Disparaged and yet seemingly indestructible, Gianni Infantino is poised to start a third term at the head of FIFA on Thursday.
Infantino is for a second time running unopposed for the presidency of the world football's governing body which he has led since stepping into the vacuum created by the fall of his predecessor Sepp Blatter and his former boss at UEFA, Michel Platini.
This will give the 52-year-old a chance to bring to fruition the multiple projects he likes to launch out of the blue and sometimes abandons in the face of opposition.
Infantino, a lawyer, was UEFA's general secretary from 2009. He moved up in 2016 when he won an emergency election after Blatter's scandal-ridden fall the previous year just after winning a fifth term.
His goals, he repeatedly says, are to "restore the image of FIFA" and to "make soccer truly global".
The holder of both Swiss and Italian citizenship presents himself as the guardian of football's integrity and the champion of equal opportunities in the sport.
Yet in Qatar he brushed aside criticism of the host's human rights record by insisting he too was the victim of "discrimination" as a child of Italian parents growing up in Switzerland.
"I am not an Arab, I am not African, I am not gay, I am not disabled," he said.
"But I feel like it, because I know what it means to be discriminated against as a foreigner in a foreign country. As a child I was bullied – because I had red hair and freckles."
Infantino brought in maternity leave for players and introduced a three-term limit for FIFA president.
Most of all he has presided over a surge in revenue, which has allowed FIFA to both build its financial reserves and increase subsidies to national federations -- the voters in Thursday's elections.
"We have the money because in the new FIFA, the money doesn't disappear," he said in 2020, after meeting the Swiss attorney general who was investigating suspected collusion between Infantino and former Swiss attorney general Michael Lauber.
FIFA is a civil party in most of the proceedings against former football officials, including Blatter and Platini and the secret meetings raised suspicion.
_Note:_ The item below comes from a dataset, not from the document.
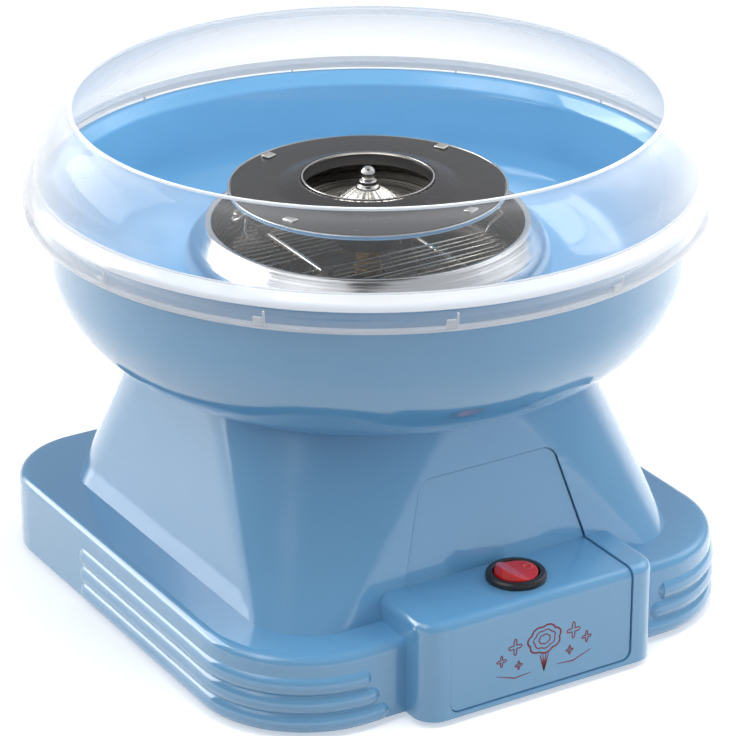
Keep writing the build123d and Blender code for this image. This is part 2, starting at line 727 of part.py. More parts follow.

Infantino was investigated for "incitement to abuse authority", "violation of official secrecy" and "obstruction of criminal proceedings".
Swiss prosecutors last Thursday dropped part of the investigation, into Infantino's use of a private jet paid for by FIFA.
A key to Infantino's strategy is increasing the size of FIFA competitions, which appeals to national federations by increasing the number of teams taking part and revenue.
It is an approach pioneered by his disgraced predecessors Joao Havelange, who was never opposed in an election after becoming president in 1974, and Blatter who took over in 1998.
Infantino tried and failed to increase the number of teams in Qatar from 32 to 48 but got his wish for 2026 in North America. The original plan was to increase the number of matches from 64 to 80, but on Tuesday, FIFA announced that it was adopting a format with 104 games.
A plan to play the World Cup every two years, floated in 2021, has been quietly forgotten after widespread opposition.
His proposal for a 24-team Club World Cup also failed to come to fruition in 2021 during the Covid pandemic.
In December, he raised his bid, announcing a 32-team tournament every four years starting in the summer of 2025.
He faces opposition from national leagues and clubs who are unhappy that he is filling the crowded calendar with FIFA competitions.
The international players union FIFPRO complained FIFA policies, including expanded men's and women's World Cups, "have created new conditions that further increase pressure on players' workload and their jobs."
FIFPRO also said the "decisions were taken unilaterally without seriously consulting, let alone agreeing, with the players."
Infantino responded by saying he was adopting a more consensual tone.
"We know that it is important to talk," he said promising "total respect" for the players, if he wins a new mandate.